> TASK INSTRUCTIONS
For this exercise, return only the lines from the line containing "leaves.forEach(compoundLeaf);" through the line containing "if empty is", both ends included, exactly as they are.
● ● ● ● ●
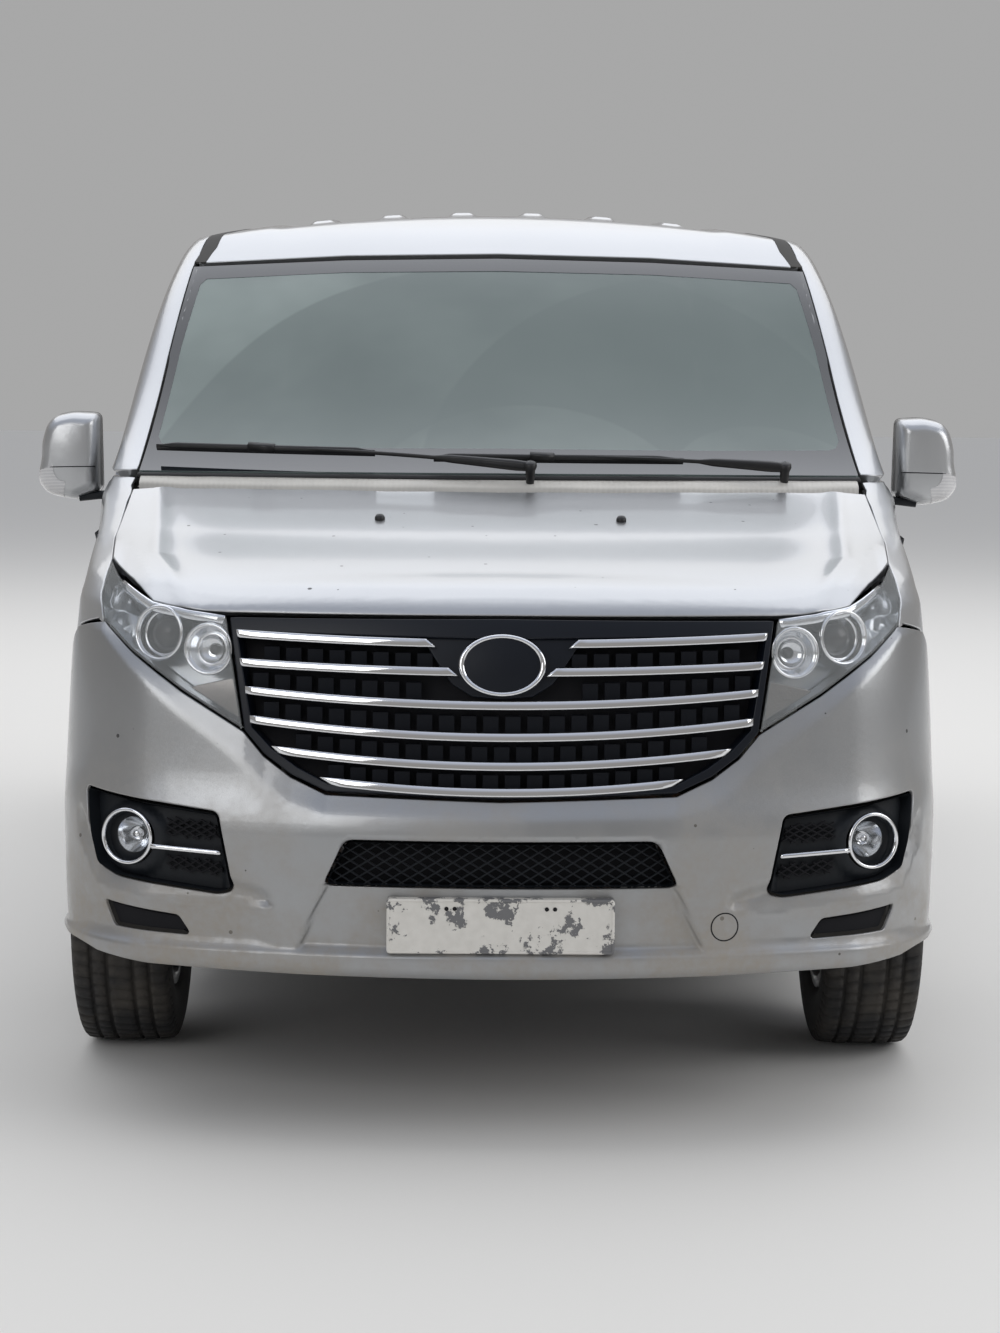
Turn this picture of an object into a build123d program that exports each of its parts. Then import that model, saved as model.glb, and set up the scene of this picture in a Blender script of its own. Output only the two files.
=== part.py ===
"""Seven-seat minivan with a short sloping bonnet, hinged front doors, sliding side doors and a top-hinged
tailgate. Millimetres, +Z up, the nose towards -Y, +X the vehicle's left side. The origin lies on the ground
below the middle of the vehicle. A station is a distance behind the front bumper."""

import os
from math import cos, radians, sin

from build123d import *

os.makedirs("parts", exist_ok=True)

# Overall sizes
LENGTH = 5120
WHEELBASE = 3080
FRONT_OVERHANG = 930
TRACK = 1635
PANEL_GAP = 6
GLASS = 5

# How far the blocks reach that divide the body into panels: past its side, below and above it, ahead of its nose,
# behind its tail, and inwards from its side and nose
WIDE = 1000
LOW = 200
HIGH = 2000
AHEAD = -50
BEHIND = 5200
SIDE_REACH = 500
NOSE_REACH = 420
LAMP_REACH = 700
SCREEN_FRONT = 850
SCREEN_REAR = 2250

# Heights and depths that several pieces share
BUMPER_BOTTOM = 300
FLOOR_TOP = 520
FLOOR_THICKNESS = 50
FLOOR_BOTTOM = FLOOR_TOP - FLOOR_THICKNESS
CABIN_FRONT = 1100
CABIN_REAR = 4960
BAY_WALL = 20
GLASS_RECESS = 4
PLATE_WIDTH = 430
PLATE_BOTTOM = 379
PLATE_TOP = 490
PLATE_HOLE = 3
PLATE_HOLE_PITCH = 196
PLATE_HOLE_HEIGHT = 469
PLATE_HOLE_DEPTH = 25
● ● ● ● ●
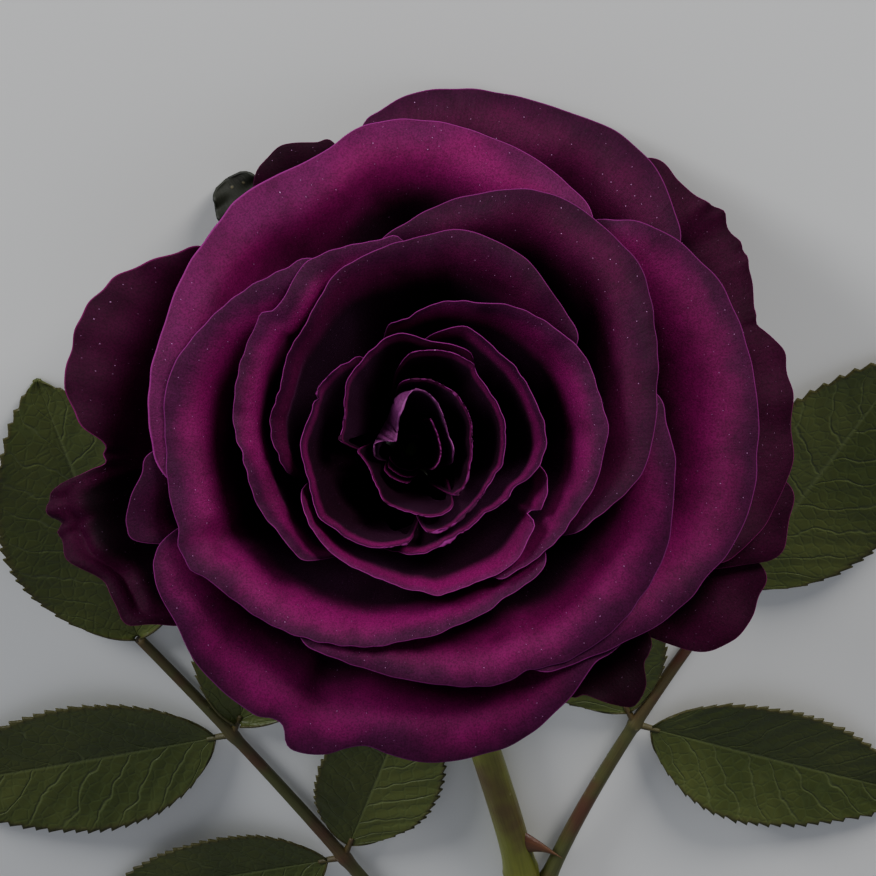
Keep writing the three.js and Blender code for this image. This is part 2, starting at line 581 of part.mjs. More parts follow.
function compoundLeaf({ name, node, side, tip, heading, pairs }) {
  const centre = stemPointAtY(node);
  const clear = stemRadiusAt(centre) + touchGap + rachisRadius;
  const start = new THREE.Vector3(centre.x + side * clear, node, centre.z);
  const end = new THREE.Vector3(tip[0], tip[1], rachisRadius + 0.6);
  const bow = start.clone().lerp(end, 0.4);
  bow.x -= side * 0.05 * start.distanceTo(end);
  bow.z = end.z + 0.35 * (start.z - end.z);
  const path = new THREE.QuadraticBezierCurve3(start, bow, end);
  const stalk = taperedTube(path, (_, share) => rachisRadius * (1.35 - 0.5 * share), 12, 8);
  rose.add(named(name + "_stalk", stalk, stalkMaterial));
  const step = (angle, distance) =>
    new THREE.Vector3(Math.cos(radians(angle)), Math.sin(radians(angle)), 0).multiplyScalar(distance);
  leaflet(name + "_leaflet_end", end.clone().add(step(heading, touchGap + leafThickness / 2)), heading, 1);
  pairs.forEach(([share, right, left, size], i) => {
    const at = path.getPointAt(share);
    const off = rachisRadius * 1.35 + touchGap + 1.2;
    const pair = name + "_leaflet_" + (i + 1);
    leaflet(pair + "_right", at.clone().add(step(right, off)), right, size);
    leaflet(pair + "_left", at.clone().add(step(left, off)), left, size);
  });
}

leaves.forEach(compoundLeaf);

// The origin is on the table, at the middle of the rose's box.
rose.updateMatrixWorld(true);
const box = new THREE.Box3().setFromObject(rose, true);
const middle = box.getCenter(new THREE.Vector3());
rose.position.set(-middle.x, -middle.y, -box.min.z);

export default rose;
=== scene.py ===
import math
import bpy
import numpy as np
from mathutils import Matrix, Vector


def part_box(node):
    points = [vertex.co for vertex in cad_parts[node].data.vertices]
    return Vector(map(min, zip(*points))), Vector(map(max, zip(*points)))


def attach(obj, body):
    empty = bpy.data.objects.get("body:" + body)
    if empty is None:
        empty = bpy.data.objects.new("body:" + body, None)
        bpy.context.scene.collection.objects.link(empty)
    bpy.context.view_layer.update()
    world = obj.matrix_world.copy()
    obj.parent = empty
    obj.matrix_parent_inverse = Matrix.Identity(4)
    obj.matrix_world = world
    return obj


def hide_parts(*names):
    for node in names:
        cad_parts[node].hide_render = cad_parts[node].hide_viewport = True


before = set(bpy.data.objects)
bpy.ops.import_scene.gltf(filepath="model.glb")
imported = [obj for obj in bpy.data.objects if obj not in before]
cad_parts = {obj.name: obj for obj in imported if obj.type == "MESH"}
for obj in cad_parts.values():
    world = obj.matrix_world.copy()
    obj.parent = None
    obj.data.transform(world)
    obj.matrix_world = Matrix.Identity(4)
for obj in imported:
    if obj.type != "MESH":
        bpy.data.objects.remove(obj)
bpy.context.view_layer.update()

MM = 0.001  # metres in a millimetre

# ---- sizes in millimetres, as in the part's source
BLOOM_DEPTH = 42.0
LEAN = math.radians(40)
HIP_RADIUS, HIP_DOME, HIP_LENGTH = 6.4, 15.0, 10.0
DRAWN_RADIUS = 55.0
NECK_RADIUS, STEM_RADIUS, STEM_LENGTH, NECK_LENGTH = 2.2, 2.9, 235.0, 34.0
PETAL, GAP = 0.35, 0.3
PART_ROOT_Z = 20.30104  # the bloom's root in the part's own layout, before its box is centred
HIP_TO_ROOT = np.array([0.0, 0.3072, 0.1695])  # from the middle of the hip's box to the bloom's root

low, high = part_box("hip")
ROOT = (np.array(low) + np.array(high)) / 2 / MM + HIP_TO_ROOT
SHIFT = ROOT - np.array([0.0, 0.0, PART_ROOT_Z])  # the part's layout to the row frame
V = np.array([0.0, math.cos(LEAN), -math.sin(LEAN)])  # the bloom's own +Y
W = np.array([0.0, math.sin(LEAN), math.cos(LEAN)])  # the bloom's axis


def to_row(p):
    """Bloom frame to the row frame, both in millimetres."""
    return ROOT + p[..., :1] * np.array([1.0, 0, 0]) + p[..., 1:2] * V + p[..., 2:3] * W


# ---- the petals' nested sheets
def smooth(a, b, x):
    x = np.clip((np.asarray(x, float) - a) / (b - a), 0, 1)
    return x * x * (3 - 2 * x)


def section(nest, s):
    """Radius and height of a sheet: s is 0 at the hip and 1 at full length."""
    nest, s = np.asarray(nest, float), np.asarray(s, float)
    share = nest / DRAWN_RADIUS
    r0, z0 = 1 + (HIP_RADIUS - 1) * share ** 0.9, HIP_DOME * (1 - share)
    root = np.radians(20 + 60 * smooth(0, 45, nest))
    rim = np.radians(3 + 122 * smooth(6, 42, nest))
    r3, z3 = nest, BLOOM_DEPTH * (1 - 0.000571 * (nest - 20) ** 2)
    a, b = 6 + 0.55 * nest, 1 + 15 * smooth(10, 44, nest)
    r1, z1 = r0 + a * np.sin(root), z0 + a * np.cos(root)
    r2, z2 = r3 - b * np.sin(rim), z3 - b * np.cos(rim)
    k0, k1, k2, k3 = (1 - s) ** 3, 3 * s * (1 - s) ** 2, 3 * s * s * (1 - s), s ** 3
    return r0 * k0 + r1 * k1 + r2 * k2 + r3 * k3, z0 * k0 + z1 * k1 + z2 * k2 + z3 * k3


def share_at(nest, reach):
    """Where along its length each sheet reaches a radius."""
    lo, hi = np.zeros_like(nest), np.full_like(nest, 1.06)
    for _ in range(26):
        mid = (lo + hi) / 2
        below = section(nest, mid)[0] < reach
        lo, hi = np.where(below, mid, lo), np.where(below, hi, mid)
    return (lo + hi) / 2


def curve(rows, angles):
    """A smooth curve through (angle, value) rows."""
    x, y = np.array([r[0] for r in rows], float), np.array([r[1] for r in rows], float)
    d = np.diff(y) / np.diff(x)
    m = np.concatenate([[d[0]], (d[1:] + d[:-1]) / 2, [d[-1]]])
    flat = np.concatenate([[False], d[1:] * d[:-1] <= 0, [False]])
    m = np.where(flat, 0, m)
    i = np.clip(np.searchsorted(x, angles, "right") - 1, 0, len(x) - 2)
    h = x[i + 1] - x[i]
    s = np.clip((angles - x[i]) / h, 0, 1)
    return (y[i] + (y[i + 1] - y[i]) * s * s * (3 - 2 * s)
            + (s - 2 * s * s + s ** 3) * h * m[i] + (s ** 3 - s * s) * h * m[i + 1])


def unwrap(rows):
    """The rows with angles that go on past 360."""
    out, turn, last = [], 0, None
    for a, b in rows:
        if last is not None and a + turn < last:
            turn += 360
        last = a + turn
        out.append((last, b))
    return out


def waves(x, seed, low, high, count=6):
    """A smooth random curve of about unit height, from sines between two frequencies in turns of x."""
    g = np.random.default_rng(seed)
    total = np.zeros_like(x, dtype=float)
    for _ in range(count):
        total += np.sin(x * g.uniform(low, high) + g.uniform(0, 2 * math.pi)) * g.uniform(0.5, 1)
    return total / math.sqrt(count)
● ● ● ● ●
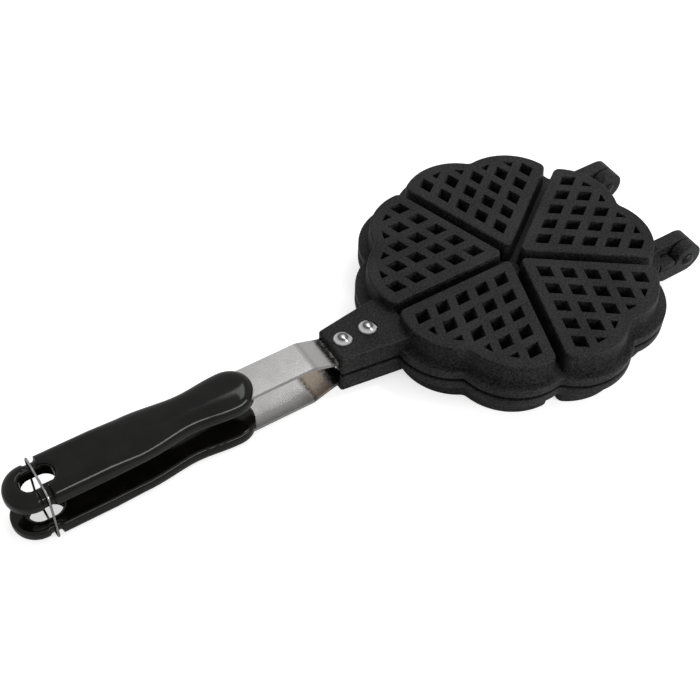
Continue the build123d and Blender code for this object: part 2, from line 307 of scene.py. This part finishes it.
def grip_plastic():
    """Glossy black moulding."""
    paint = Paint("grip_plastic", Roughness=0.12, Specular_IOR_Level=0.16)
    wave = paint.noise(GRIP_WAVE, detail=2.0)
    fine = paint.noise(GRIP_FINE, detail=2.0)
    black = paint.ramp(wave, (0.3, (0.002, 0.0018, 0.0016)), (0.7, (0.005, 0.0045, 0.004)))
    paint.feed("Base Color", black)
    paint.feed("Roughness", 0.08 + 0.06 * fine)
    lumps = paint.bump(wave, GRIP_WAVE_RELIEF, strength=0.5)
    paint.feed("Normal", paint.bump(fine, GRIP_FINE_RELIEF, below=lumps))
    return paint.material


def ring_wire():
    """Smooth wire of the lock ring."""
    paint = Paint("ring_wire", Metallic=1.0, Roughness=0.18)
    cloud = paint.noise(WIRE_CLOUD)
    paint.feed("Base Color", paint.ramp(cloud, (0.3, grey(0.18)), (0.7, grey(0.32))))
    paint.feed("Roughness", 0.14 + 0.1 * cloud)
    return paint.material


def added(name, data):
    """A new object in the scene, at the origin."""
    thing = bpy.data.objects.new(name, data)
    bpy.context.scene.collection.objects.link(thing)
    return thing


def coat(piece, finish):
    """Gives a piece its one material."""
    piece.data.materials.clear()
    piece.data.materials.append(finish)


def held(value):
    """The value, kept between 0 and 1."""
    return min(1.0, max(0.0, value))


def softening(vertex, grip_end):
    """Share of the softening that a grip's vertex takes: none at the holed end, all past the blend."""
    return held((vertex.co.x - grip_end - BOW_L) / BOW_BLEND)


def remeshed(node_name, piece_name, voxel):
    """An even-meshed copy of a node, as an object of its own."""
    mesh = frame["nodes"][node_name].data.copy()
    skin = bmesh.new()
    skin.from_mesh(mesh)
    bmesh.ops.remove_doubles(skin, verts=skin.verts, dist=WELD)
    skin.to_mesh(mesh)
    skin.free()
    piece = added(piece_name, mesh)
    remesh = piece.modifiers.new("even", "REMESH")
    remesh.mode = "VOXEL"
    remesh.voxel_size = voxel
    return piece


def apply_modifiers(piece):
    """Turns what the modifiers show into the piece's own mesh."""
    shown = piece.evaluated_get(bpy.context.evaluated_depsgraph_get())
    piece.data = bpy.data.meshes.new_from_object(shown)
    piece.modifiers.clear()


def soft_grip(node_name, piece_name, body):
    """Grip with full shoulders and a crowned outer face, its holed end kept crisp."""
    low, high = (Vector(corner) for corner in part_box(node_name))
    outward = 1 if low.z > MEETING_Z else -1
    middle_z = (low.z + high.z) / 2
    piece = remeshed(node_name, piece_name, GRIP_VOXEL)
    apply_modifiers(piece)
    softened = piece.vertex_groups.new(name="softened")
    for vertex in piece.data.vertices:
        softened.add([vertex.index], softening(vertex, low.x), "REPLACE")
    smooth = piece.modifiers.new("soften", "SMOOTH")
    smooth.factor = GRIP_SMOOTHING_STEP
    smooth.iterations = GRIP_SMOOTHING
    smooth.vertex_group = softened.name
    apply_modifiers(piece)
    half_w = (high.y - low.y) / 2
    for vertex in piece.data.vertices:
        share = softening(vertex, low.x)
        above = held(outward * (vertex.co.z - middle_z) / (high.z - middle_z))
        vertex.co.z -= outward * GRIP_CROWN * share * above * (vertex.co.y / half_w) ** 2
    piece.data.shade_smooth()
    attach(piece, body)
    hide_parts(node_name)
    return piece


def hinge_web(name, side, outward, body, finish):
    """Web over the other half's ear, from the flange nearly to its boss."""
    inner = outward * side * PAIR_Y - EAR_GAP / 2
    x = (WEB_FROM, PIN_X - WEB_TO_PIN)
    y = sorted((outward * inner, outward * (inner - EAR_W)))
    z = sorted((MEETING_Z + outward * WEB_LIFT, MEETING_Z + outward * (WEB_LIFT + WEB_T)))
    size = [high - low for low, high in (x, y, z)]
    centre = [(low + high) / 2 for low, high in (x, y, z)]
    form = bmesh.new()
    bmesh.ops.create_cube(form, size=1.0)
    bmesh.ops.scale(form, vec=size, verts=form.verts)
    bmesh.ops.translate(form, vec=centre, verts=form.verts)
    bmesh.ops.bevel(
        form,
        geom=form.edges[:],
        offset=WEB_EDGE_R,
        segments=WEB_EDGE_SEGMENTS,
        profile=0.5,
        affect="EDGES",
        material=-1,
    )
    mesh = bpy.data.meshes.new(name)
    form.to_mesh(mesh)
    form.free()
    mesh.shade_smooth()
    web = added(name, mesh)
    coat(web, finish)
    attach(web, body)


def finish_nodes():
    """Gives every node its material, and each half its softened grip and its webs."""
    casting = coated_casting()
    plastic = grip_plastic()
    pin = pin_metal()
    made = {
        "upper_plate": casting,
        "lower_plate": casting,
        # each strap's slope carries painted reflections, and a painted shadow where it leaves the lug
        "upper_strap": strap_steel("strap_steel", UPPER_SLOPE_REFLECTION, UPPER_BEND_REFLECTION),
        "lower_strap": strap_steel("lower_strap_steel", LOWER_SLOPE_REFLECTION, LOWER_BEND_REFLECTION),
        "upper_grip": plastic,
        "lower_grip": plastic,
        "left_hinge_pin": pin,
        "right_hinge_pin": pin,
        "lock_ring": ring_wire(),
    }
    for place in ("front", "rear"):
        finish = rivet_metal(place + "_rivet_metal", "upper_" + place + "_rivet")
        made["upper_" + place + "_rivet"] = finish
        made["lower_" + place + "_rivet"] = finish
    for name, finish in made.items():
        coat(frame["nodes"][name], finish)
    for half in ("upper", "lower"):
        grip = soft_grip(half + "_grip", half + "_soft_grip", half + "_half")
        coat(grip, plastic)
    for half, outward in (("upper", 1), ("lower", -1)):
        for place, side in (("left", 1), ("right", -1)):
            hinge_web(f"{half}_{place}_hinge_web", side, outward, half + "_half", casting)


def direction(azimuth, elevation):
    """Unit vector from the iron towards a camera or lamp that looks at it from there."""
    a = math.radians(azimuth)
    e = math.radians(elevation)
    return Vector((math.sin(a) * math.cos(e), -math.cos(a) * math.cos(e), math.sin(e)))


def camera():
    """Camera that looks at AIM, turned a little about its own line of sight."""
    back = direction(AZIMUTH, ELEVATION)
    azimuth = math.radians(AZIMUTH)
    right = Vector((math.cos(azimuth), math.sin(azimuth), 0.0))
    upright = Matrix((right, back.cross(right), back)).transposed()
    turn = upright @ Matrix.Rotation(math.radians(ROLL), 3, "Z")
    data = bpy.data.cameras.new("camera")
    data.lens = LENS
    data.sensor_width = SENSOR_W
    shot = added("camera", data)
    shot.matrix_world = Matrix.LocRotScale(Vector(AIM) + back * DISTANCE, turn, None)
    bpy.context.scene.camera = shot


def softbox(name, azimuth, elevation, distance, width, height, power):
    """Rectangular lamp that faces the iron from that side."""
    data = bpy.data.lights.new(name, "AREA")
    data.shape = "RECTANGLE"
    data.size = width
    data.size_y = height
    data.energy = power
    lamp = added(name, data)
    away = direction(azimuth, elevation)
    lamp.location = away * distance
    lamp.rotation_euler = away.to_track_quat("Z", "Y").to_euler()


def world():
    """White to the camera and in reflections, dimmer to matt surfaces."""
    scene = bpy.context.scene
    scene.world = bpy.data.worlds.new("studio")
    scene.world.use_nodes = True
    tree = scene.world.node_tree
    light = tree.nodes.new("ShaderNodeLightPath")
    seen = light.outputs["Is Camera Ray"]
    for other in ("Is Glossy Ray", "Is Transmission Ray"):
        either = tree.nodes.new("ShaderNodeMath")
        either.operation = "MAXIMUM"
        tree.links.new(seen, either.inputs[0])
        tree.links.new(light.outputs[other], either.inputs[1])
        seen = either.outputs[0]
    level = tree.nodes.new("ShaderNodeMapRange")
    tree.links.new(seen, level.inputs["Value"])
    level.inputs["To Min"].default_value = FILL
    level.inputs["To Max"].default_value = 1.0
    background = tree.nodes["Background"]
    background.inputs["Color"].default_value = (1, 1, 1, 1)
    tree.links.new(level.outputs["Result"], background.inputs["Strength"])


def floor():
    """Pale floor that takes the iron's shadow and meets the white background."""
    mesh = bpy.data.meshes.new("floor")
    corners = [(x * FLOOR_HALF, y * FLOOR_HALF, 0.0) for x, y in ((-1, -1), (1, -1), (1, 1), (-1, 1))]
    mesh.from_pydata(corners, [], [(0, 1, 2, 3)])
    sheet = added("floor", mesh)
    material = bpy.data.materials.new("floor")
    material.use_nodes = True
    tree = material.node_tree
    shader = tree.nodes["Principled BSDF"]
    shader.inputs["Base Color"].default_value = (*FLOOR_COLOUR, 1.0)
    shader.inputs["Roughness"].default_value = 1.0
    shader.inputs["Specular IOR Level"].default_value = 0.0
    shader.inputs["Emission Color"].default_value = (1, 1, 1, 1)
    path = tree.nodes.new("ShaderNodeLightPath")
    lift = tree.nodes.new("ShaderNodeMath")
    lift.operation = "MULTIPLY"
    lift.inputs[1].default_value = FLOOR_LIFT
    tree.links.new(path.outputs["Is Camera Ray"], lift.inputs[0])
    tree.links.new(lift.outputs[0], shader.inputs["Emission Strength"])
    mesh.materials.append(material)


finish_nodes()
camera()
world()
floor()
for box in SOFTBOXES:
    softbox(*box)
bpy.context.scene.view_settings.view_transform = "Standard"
● ● ● ● ●
> CORRECT OUTPUT
leaves.forEach(compoundLeaf);

// The origin is on the table, at the middle of the rose's box.
rose.updateMatrixWorld(true);
const box = new THREE.Box3().setFromObject(rose, true);
const middle = box.getCenter(new THREE.Vector3());
rose.position.set(-middle.x, -middle.y, -box.min.z);

export default rose;
=== scene.py ===
import math
import bpy
import numpy as np
from mathutils import Matrix, Vector


def part_box(node):
    points = [vertex.co for vertex in cad_parts[node].data.vertices]
    return Vector(map(min, zip(*points))), Vector(map(max, zip(*points)))


def attach(obj, body):
    empty = bpy.data.objects.get("body:" + body)
    if empty is None:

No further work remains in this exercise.